For the past nine years, she and a team of UCI students and faculty have been driving that lesson home in classrooms at Newport Mesa and Saddleback School Districts.

Through Global Connect, UCI faculty and students develop global issue-focused lesson plans on topics such as climate change, terrorism, mass media and technology in a global society, AIDS in Africa and the purpose of NGOs  – areas of study in which UCI experts are known internationally for their research, but subjects which are not part of the current California state education standards.  The material is team-taught by UCI students and faculty alongside high school educators in Newport Mesa and Saddleback School Districts.

Check out video of the program in action

“The primary objective behind Global Connect is to create a university – secondary school bridge to address the international studies gap in California secondary schools,” says Schlosser. 

The bridge appears to be working.  On June 4, the program wrapped up another successful year with its annual high school symposium.  In total, more than 350 students from local high schools attended and showcased what they learned through student-designed projects, essays – which included the letter to President Obama – and posters featuring creative solutions to international issues. 

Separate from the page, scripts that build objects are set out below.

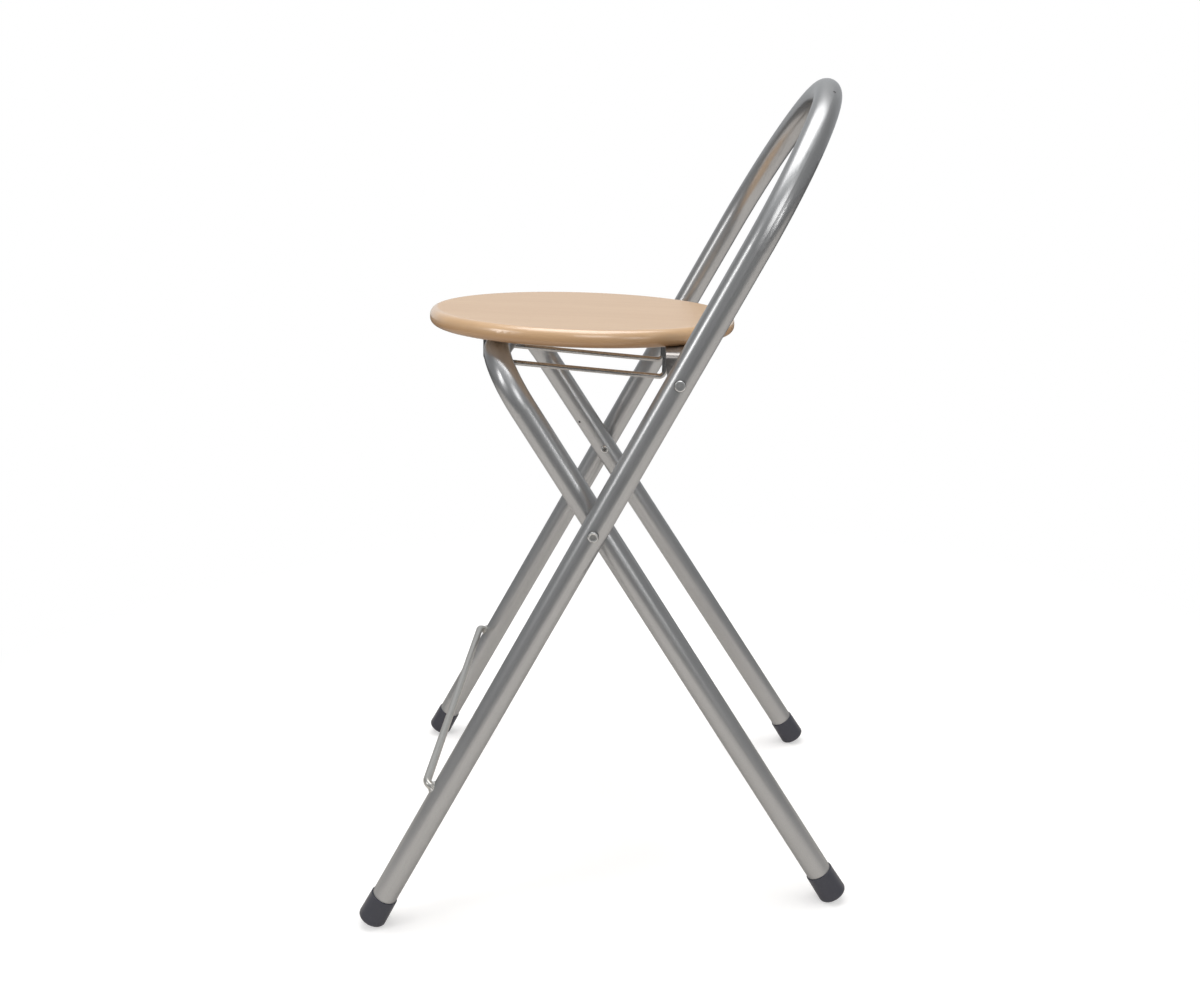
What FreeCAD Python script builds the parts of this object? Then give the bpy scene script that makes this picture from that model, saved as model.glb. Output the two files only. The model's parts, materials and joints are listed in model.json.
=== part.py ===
import FreeCAD, Part
import math
import os

# Folding bar stool: a hoop-backed outer frame and a smaller inner leg frame cross like scissors on two
# rivets, and a round seat hinged on the hoop's legs rests on the inner frame's cross tube.
# +Z is up, +X is to the right of a sitter and the back hoop stands at +Y. The origin is on the floor
# under the middle of the stool's outline. Millimetres and degrees.

# Round tube of both frames
tube_diameter = 25.0
tube_wall = 1.5

# Rivets on which the two frames cross, and the room that they leave between the frames' tubes
pivot_height = 396.6
frame_gap = 8.0

# Hoop frame: two long legs joined by a rounded hoop at the top
hoop_lean_angle = 31.05
hoop_splay_angle = 3.19
hoop_straight_rise = 278.7
hoop_shoulder_radius = 148.8
hoop_shoulder_angle = 33.3

# Leg frame: two shorter legs joined by the cross tube that carries the seat
leg_lean_angle = 30.06
leg_splay_angle = 2.73
leg_half_width = 144.0
leg_reach = 175.8
leg_corner_radius = 56.8

# Moulded caps on the four feet: a cap widens a little towards its closed end
cap_length = 30.7
cap_rim_wall = 1.15
cap_end_radius = 14.2
cap_end_wall = 3.0
cap_end_round = 4.0
cap_rim_round = 0.6
cap_flat_depth = 0.5

# Footrest rod, welded to the front of the hoop frame's legs
footrest_diameter = 8.0
footrest_fall = 296.5
footrest_stand_off = 19.1
footrest_bend_radius = 8.0
weld_width = 3.0
weld_height = 2.4

# Round wooden seat and the hinge under its rear edge
seat_radius = 150.0
seat_thickness = 16.0
seat_top_round = 7.7
seat_bottom_round = 6.1
seat_centre_ahead = 93.1
seat_hinge_reach = 152.0
seat_hinge_drop = 23.2
seat_rest_gap = 0.35

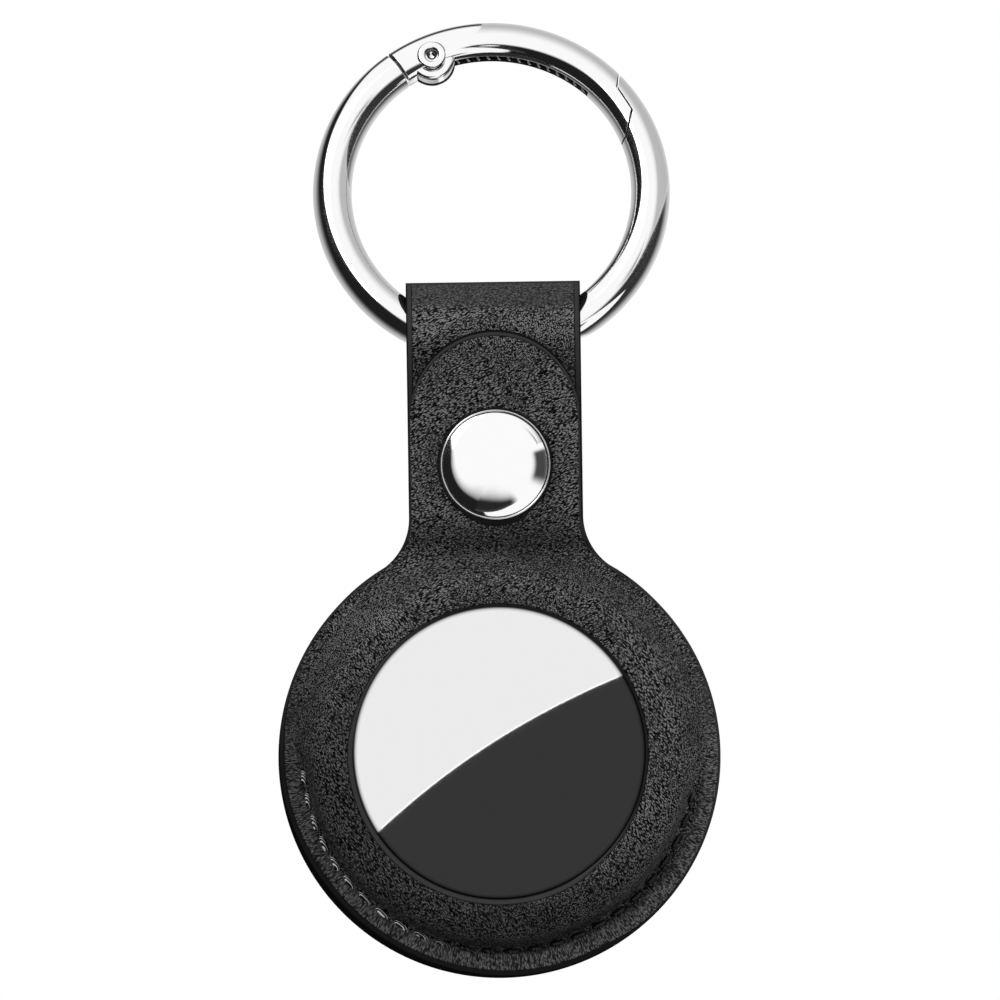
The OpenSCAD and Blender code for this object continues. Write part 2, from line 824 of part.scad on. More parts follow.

Check out photos of the symposium activities

“Global Connect really changes my high school students,” says Yoleisy Avila, a ninth grade teacher in Laguna Hills High School’s Spanish language immersion program.  “The program takes international topics they’ve heard about and shows them how issues halfway around the world impact their lives here.  One of my ninth graders from this past year summed it up best: ‘I’ll never see the world the same way again.’”

The program was officially launched in 2001 by Schlosser, an advocate and activist for public school education, with the help of social sciences associate dean Caesar Sereseres, vice chancellor for student affairs Manuel Gomez, and a select group of UCI students and faculty.  They started small with once a week presentations in local high schools on global issues relevant in the twenty first century. 

Nine years later, the once a week outreach is still going strong at Estancia and Newport Harbor High Schools as well as TeWinkle Middle School.  In 2009, the Global Connect curriculum was expanded into a yearlong university-led core course at Laguna Hills High School.  It was also translated into Spanish for the first time and taught via their language immersion program. El Toro High School may soon be following suit as plans are in the works for offering the course as part of their ninth grade core curriculum. 

“The program is proof that innovation in education can be achieved through real, on the ground collaboration,” says Schlosser.  The curriculum is updated annually to account for the continually changing global landscape – a challenge that traditional textbook publishing schedules are unable to keep up with.  At the same time, notes Schlosser, it brings new and updated university research directly to the high school teachers. 

In its nine years of existence, she estimates the program has reached more than 7,500 Orange County middle and high school students.  It has also had a significant an impact on the more than 350 UCI undergrad and graduate interns who have helped develop and teach the program materials.  Six former interns have been recipients of Fulbright scholarships and more than two-thirds of the undergrad interns have gone on to pursue graduate school or careers in teaching.  Several are currently participating in the Teach for America program.  Schlosser has also received recognition for her work with the program from both the OC Department of Education and UCI with the 2007 Lauds & Laurels Community Service award.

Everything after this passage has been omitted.